The GoDaddy victory is a red herring.

That GoDaddy reversed its SOPA stance (or at least its PR stance) about SOPA in the wake of our boycott is good news, but it's also distracting news. While it does demonstrate that we, the citizens of the righteous internet, can have P&L impact as consumers in the B2B world, the real and massive culprits have been B2C companies.

A very small proportion of a normal B2C company's revenues come from policy-aware internet citizens. Tactics like the GoDaddy boycott simply will not have an impact (any more than the ongoing boycott of Wal-Mart among the idealistic).

_I don't want us to get distracted from that fact._

_Here are the questions we should be considering._

What can we do to flex our muscles before the many (far more evil) consumer-facing companies out there? How do we legally channel our energy into harming their P&L statements in an unequivocally attributable manner? What about the B2B companies over whose procurement processes we regular citizens have no control?

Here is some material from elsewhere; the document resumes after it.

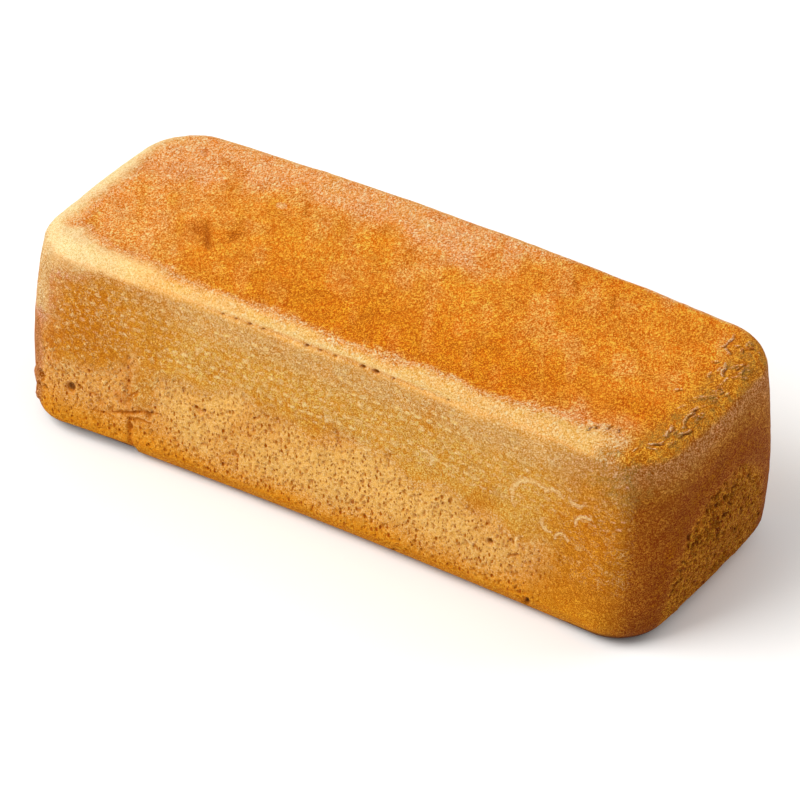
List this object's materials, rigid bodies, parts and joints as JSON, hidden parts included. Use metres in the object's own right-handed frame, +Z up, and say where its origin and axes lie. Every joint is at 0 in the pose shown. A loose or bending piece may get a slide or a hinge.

The companies of greatest concern should be those with contractual and/or infrastructural lock-in:

    * telecoms like AT&T and Verizon

* ISPs/media pipes like Comcast and Dish Network

* top-down sales companies like Microsoft and Symantec

* conglomerate-monopolies like Adobe and Autodesk

Unless and until we find a way to hamstring those attacking monsters, the internet will always be in peril -- even if we somehow win this battle like we _barely_ won the Net Neutrality battle a few short years ago.

2
acabal 4 days ago 2 replies      
Too little, too late. I'm still moving my ~20 domains away. Their initial stance, plus their ridiculous initial response ("We heard some people were mad, but we're not changing our tune until we start losing money") indicates that they don't actually care about dropping SOPA support.

I wouldn't be surprised in the least if behind this "we're so sorry" facade, Bob Parsons and Lamar Smith are having dinner and a laugh.

3
sage_joch 4 days ago 2 replies      
I'm not sure if I'm alone in this, but I had to actually look up the name of SOPA's founder (Lamar Smith). He should be facing heavy criticism right now, at least to the extent that SOPA-supporting companies are. It's as if his career isn't in any jeopardy at all over this.
4
blhack 4 days ago 0 replies      
"The true measure of a person is what they do when nobody is watching. You lose, Godaddy."
5
fletchowns 4 days ago 0 replies      
GoDaddy needs to become a very loud opponent of SOPA if they want to retain any customers that have a clue.
6
kermitthehermit 4 days ago 0 replies      
Migrate away from GoDaddy.

I couldn't care less that they have changed their position when they started seeing people are migrating their domains from their services.

After all, let's not forget other "great" news about GoDaddy we've seen in the past.

Migrate, migrate and don't look back. Any company which supported SOPA doesn't deserve my money (or yours) in the future.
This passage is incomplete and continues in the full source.